Conway and Mead’s work resulted in what is known as the Mead and Conway Revolution, enabling faster, smaller, and more powerful devices to be developed.

Throughout the 1980s, Conway and Mead were known as the dynamic duo that created VLSI. They received multiple joint awards including the Electronics magazine 1981 Award for Achievement, the University of Pennsylvania’s 1984 Pender Award, and the Franklin Institute’s 1985 Wetherill Medal.

Conway left Xerox PARC in 1983 to join DARPA as assistant director for strategic computing. She led planning of the strategic computing initiative, an effort to expand the technology base for intelligent-weapons systems.

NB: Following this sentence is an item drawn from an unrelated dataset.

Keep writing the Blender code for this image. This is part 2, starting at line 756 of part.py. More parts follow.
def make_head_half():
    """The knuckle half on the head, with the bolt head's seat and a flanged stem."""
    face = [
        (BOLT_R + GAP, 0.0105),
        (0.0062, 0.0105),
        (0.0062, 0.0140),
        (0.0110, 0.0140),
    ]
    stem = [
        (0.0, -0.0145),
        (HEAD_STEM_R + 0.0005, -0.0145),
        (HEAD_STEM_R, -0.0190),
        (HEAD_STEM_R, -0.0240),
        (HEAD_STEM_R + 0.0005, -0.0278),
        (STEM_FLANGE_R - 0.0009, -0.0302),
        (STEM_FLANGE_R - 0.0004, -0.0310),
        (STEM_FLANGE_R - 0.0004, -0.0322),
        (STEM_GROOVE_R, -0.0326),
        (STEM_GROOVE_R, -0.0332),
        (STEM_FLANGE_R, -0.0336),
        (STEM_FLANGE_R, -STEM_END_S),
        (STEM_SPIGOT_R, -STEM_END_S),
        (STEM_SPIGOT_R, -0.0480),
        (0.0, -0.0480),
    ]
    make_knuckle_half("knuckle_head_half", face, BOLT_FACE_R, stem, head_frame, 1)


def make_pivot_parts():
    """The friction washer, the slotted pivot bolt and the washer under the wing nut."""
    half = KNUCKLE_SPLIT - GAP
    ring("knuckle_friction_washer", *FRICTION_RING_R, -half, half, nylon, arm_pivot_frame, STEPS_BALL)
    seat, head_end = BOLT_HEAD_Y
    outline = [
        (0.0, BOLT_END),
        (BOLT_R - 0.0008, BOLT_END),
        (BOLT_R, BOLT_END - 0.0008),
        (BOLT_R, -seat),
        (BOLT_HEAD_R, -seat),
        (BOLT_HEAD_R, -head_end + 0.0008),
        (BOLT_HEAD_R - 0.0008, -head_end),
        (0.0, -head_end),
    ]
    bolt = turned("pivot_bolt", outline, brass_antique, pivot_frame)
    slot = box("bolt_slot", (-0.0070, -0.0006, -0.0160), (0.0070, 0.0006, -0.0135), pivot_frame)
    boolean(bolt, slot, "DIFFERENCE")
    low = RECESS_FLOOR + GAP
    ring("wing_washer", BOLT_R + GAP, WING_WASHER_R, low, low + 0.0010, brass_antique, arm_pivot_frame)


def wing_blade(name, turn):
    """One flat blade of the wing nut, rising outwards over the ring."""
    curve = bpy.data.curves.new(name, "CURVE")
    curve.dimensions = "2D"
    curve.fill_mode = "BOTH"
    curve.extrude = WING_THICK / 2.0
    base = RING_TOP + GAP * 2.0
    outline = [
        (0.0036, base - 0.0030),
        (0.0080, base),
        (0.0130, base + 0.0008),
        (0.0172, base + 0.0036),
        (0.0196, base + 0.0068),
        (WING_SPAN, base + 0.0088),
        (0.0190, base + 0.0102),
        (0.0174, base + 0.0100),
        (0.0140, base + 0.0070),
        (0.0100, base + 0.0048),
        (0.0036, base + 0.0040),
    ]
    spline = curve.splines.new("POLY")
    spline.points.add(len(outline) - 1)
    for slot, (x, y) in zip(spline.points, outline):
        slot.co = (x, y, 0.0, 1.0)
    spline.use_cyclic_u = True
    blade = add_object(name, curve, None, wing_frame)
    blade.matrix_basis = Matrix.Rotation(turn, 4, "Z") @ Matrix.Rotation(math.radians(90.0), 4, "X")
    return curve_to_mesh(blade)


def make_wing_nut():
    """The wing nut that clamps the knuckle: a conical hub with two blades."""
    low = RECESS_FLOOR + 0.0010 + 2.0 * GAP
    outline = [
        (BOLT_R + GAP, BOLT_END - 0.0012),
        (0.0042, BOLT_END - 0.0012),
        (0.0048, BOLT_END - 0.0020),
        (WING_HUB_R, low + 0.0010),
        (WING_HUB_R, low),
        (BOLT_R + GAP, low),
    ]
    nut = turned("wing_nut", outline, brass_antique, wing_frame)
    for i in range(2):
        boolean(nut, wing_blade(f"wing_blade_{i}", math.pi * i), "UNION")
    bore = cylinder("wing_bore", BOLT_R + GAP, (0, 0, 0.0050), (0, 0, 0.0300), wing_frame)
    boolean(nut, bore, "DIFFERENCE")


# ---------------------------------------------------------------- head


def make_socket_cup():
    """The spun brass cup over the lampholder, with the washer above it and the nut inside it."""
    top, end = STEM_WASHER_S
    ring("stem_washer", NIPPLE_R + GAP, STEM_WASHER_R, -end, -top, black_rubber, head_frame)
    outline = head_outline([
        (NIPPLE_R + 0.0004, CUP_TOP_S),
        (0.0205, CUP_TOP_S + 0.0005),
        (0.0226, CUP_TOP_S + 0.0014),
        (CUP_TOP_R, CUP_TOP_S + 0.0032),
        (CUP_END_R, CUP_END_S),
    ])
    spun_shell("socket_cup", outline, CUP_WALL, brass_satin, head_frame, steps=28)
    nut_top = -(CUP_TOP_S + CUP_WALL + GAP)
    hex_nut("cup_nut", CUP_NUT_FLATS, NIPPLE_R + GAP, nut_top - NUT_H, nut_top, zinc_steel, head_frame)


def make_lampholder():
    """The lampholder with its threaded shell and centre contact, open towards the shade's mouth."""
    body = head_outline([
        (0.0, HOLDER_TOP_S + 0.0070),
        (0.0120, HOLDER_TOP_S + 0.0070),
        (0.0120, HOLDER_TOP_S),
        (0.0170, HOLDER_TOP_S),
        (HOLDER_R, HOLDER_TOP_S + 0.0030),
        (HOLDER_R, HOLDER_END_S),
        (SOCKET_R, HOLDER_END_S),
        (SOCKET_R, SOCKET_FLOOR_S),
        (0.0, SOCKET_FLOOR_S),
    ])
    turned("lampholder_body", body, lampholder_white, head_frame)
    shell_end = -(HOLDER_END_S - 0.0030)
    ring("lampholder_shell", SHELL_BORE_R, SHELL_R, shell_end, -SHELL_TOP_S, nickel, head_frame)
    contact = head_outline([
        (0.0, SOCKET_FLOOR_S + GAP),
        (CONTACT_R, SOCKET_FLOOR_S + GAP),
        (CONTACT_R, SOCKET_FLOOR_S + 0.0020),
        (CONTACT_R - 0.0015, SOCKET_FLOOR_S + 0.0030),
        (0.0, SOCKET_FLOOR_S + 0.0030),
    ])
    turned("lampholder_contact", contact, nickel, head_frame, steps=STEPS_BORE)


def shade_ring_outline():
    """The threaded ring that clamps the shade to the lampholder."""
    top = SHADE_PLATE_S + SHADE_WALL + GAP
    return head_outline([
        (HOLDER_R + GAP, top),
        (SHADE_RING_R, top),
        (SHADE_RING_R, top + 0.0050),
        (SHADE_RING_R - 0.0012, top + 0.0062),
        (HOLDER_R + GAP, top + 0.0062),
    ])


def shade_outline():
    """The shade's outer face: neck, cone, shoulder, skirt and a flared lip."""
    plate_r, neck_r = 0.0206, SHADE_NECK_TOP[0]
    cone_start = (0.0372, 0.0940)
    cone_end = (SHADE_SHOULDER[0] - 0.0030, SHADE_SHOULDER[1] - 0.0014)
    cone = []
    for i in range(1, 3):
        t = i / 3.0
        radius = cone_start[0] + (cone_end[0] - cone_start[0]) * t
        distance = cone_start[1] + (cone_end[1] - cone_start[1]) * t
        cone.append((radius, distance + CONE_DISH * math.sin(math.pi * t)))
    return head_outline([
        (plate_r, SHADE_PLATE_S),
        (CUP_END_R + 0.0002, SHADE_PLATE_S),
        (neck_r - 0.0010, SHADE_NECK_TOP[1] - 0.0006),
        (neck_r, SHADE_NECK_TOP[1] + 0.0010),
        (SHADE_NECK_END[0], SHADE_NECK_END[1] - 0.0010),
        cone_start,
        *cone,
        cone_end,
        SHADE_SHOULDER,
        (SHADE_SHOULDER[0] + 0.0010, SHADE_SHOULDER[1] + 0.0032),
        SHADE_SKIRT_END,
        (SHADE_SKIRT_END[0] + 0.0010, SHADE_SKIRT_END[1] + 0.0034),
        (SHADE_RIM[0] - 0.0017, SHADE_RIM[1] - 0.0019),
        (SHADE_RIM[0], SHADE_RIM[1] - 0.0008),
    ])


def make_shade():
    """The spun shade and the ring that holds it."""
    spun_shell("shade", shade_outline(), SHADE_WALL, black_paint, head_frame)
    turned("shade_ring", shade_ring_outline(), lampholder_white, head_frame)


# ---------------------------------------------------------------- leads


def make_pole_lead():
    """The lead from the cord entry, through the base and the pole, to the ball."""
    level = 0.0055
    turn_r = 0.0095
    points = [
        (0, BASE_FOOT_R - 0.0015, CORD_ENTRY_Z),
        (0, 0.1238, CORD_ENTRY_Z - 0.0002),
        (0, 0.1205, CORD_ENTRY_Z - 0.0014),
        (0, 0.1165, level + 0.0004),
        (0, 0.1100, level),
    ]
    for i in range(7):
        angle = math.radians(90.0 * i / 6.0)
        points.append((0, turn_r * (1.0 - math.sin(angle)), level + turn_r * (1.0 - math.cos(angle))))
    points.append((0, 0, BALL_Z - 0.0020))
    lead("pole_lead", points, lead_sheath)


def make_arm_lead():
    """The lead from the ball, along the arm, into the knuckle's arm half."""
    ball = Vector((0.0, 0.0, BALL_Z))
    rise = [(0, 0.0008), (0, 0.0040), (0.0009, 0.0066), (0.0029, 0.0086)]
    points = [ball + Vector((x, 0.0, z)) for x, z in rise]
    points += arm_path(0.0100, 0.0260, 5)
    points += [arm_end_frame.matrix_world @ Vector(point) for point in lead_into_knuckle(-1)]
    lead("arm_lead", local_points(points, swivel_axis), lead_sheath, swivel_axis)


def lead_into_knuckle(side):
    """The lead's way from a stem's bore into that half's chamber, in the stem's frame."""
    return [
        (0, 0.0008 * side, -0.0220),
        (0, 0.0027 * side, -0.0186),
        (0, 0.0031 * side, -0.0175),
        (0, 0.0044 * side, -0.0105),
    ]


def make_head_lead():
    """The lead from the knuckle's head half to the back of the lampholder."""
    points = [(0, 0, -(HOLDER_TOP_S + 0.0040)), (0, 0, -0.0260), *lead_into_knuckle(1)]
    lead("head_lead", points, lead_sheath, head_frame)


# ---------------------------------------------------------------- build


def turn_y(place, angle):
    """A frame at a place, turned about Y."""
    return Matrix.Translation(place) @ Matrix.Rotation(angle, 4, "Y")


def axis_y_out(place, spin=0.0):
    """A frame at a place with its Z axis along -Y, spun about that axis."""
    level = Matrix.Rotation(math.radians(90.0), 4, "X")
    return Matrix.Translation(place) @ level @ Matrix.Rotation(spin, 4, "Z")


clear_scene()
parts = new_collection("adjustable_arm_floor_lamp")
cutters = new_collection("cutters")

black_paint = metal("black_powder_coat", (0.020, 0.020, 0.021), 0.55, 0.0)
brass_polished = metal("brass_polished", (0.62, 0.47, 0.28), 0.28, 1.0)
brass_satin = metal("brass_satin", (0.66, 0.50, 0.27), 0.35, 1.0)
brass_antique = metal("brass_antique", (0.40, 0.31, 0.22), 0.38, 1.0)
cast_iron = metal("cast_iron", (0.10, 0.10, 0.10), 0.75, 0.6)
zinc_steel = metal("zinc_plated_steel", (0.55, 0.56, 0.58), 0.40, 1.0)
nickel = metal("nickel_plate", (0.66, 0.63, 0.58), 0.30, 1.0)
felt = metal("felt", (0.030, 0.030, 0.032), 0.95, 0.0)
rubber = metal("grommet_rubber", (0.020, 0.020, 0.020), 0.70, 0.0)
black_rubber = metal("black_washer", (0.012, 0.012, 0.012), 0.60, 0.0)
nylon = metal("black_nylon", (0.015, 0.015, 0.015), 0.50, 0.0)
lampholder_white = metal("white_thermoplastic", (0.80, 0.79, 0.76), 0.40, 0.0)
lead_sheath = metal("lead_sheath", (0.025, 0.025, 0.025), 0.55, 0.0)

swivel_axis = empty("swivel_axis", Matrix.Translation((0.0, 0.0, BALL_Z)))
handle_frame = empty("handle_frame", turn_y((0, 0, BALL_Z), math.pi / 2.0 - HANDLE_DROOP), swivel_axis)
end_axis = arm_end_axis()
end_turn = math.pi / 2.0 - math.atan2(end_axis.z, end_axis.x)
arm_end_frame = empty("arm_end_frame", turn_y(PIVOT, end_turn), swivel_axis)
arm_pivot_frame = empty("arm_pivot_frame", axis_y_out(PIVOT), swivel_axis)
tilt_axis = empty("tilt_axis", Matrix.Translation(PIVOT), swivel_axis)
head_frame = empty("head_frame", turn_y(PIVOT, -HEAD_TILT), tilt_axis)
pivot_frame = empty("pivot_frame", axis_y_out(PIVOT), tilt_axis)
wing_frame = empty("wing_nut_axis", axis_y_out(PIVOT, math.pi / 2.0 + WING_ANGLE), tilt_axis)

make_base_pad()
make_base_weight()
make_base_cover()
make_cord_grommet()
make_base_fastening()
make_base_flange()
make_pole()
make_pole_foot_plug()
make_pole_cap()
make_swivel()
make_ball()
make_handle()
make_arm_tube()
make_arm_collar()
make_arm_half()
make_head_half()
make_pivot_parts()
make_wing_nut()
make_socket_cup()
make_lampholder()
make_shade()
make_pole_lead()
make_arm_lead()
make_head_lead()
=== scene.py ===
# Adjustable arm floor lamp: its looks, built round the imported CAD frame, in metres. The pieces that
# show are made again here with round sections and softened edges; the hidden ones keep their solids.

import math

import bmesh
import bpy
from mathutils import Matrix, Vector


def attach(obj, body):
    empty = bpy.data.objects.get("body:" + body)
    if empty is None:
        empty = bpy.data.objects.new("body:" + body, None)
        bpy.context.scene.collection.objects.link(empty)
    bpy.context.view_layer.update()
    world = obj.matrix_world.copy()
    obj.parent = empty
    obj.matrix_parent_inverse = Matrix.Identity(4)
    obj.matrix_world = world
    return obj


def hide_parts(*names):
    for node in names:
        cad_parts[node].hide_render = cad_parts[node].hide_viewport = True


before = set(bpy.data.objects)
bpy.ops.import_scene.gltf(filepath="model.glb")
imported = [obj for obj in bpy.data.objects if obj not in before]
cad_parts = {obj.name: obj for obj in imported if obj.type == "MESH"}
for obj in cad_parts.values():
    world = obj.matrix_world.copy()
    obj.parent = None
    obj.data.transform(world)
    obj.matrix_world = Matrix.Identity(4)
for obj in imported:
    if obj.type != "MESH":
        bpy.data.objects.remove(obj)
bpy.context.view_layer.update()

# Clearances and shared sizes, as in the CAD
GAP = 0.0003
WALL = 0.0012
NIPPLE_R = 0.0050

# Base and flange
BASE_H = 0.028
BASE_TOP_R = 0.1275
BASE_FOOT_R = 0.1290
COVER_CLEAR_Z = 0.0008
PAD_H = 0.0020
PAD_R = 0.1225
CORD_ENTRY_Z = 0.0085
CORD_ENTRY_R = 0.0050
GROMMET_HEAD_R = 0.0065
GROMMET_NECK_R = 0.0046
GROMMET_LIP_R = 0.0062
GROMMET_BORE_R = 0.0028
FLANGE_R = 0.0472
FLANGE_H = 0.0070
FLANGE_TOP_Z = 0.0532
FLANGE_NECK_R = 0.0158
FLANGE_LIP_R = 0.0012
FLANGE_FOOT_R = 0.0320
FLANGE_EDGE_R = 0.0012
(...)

Two years later she began her academic career at the University of Michigan as a professor of electrical engineering and computer science. She was the university’s associate dean of engineering and taught there until 1998, when she retired.

Becoming an activist

In 1999 Conway decided to come out as a transfeminine engineer, knowing that not only would her previous work be credited to her again, she says, but also that she could be a source of strength and inspiration for others like her.

In the 2000s Conway’s honors began to dry up, while Mead continued to receive awards for VLSI, including a 2002 U.S. National Medal of Technology and Innovation.

After publicly coming out, she spoke openly about her experience and lobbied to be credited for her work.

Some organizations, including IEEE, began to recognize Conway. The IEEE Computer Society awarded her its 2009 Computer Pioneer Award. She received the 2015 IEEE/RSE Maxwell Medal, which honors contributions that had an exceptional impact on the development of electronics and electrical engineering.